-- BEGIN Data excerpt --

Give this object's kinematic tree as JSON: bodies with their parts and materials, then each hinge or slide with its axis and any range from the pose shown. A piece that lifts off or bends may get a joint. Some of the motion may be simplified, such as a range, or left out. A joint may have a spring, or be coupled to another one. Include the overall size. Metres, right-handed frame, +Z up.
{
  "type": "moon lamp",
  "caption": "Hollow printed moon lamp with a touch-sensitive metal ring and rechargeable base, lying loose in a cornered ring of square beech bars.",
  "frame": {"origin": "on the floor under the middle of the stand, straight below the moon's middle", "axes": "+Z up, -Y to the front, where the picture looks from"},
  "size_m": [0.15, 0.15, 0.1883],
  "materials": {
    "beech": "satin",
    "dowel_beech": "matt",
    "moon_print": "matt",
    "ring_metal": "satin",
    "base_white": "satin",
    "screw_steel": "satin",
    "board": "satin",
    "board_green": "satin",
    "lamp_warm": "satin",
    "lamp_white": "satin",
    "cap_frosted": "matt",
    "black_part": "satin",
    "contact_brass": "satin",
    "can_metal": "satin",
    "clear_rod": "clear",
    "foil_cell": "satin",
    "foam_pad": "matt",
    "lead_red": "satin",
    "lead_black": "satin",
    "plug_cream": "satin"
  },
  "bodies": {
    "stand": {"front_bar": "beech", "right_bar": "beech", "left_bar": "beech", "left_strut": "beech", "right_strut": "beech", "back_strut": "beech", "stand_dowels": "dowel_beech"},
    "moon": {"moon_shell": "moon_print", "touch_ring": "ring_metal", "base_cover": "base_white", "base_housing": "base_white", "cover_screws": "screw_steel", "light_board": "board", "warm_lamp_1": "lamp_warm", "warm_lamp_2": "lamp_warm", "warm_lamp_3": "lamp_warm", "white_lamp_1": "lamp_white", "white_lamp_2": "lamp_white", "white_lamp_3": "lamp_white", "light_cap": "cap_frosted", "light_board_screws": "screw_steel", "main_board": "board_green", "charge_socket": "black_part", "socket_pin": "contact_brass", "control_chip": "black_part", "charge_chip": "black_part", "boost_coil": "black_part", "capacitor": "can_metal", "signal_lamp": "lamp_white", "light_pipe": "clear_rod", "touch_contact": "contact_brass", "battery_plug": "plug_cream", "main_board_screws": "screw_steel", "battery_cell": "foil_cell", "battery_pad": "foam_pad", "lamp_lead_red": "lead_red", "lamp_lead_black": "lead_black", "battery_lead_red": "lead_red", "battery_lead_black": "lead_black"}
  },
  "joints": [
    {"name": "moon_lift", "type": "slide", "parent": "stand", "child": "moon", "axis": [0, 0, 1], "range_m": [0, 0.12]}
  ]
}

-- END Data excerpt --

== To do ==
Reproduce all data above, unchanged.

== Exercise result ==
Give this object's kinematic tree as JSON: bodies with their parts and materials, then each hinge or slide with its axis and any range from the pose shown. A piece that lifts off or bends may get a joint. Some of the motion may be simplified, such as a range, or left out. A joint may have a spring, or be coupled to another one. Include the overall size. Metres, right-handed frame, +Z up.
{
  "type": "moon lamp",
  "caption": "Hollow printed moon lamp with a touch-sensitive metal ring and rechargeable base, lying loose in a cornered ring of square beech bars.",
  "frame": {"origin": "on the floor under the middle of the stand, straight below the moon's middle", "axes": "+Z up, -Y to the front, where the picture looks from"},
  "size_m": [0.15, 0.15, 0.1883],
  "materials": {
    "beech": "satin",
    "dowel_beech": "matt",
    "moon_print": "matt",
    "ring_metal": "satin",
    "base_white": "satin",
    "screw_steel": "satin",
    "board": "satin",
    "board_green": "satin",
    "lamp_warm": "satin",
    "lamp_white": "satin",
    "cap_frosted": "matt",
    "black_part": "satin",
    "contact_brass": "satin",
    "can_metal": "satin",
    "clear_rod": "clear",
    "foil_cell": "satin",
    "foam_pad": "matt",
    "lead_red": "satin",
    "lead_black": "satin",
    "plug_cream": "satin"
  },
  "bodies": {
    "stand": {"front_bar": "beech", "right_bar": "beech", "left_bar": "beech", "left_strut": "beech", "right_strut": "beech", "back_strut": "beech", "stand_dowels": "dowel_beech"},
    "moon": {"moon_shell": "moon_print", "touch_ring": "ring_metal", "base_cover": "base_white", "base_housing": "base_white", "cover_screws": "screw_steel", "light_board": "board", "warm_lamp_1": "lamp_warm", "warm_lamp_2": "lamp_warm", "warm_lamp_3": "lamp_warm", "white_lamp_1": "lamp_white", "white_lamp_2": "lamp_white", "white_lamp_3": "lamp_white", "light_cap": "cap_frosted", "light_board_screws": "screw_steel", "main_board": "board_green", "charge_socket": "black_part", "socket_pin": "contact_brass", "control_chip": "black_part", "charge_chip": "black_part", "boost_coil": "black_part", "capacitor": "can_metal", "signal_lamp": "lamp_white", "light_pipe": "clear_rod", "touch_contact": "contact_brass", "battery_plug": "plug_cream", "main_board_screws": "screw_steel", "battery_cell": "foil_cell", "battery_pad": "foam_pad", "lamp_lead_red": "lead_red", "lamp_lead_black": "lead_black", "battery_lead_red": "lead_red", "battery_lead_black": "lead_black"}
  },
  "joints": [
    {"name": "moon_lift", "type": "slide", "parent": "stand", "child": "moon", "axis": [0, 0, 1], "range_m": [0, 0.12]}
  ]
}